London and the Audit of Alliance Vulnerabilities
Patton also said something else, NATO leaders might wish to consider at the forthcoming ‘Leader’s Meeting’ in London: “If everybody is thinking alike, someone is not thinking”. The gathering is nominally to celebrate the seventieth anniversary of the April 1949 (???) founding of the Alliance. London could well be dominated by a major Macron-inspired spat over whether, seventy years on, NATO even has a future. Anything to deny the British a political and diplomatic success, eh Paris? As an aside, I do ‘admire’ the French ability to turn an essentially good idea – Europeans should do more for their own defence – into an unmitigated political disaster – but not so much with the Americans, and possibly without NATO. If the leaders can get over that particular querelle most of a brief discussion will be devoted to the modernisation of Alliance collective deterrence and defence.
If NATO’s leaders really want to go beyond simply ‘fact-checking’ progress on the 2014 NATO Defence Investment Pledge, the leaders could instigate an Audit of Alliance Vulnerabilities, and order NATO to imagine how it would fight a war in the worst-case. The Russian General Staff believe they have a great advantage in any future ‘kinetic’ war, which day-after-day they are planning, even if, hopefully, it is never activated.

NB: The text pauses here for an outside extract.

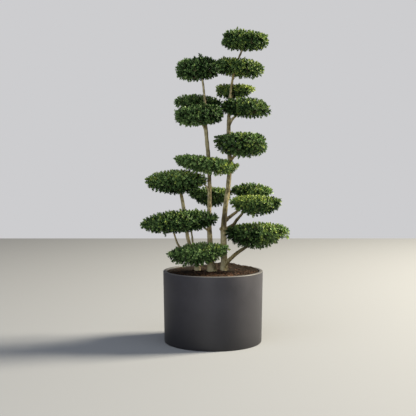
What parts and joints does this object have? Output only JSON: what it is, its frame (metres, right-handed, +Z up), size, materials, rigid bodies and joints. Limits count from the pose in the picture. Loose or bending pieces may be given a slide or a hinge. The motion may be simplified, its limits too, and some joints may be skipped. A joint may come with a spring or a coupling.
{
  "type": "cloud-pruned japanese holly in a round planter",
  "caption": "Tall multi-stem japanese holly clipped into flat pads of small dark leaves, standing in a round matte charcoal planter beside a door or on a patio.",
  "frame": {"origin": "centre of the planter's flat underside", "axes": "+Z up, +X towards the plant's right seen from the front, +Y towards its back"},
  "size_m": [1.0004, 0.6998, 2.1807],
  "materials": {
    "planter": "matte charcoal fibre cement with a fine mottle and a slightly paler rim",
    "soil": "dark moist potting soil with coarse reddish-brown bark pieces",
    "bark": "rough grey-beige bark with darker mottling and knots",
    "foliage": "small leathery deep green leaves, paler and yellower at the shoot tips"
  },
  "bodies": {
    "root": {"planter": "planter", "soil": "soil", "trunk_left": "bark", "trunk_right": "bark", "stem_far_left": "bark", "stem_second": "bark", "stem_thin": "bark", "bough_upper_right": "bark", "bough_upper_right_back": "bark", "bough_upper_left_back": "bark", "bough_upper_left_front": "bark", "bough_middle_right": "bark", "bough_waist_right": "bark", "bough_waist_left": "bark", "bough_low_left": "bark", "bough_low_centre_back": "bark", "bough_low_right_back": "bark", "bough_low_right_front": "bark", "bough_skirt_left": "bark", "bough_skirt_right": "bark", "bough_foot_front": "bark", "pad_top_right": "foliage", "pad_top_left": "foliage", "pad_upper_right": "foliage", "pad_upper_right_back": "foliage", "pad_upper_left_back": "foliage", "pad_upper_left_front": "foliage", "pad_middle_right": "foliage", "pad_waist_right": "foliage", "pad_waist_left": "foliage", "pad_low_left": "foliage", "pad_low_centre_back": "foliage", "pad_low_right_back": "foliage", "pad_low_right_front": "foliage", "pad_skirt_left": "foliage", "pad_skirt_right": "foliage", "pad_foot_front": "foliage"}
  },
  "joints": []
}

This potentially critical advantage lies not in any belief about the relative superiority of the Russian Armed Forces. Rather, it is the belief that with the clever application of 5D warfare the entire NATO command and control edifice could collapse like a pack of cards, or be by-passed like some latter day virtual Maginot Line. Therefore, if ‘London’ is to reaffirm Allied deterrence and defence NATO must demonstrate that Maginot NATO is but a Gerasimov wet-dream.
As for Admiral Byng, he was deemed by Their Lordships to have failed under the Articles of War to take the fight to the French with sufficient vigour, courage and imagination. As Voltaire observed in Candide his wonderful satire on misplaced optimism, Byng was executed “pour encourager les autres” – to encourage the other British admirals. Now, there’s an idea.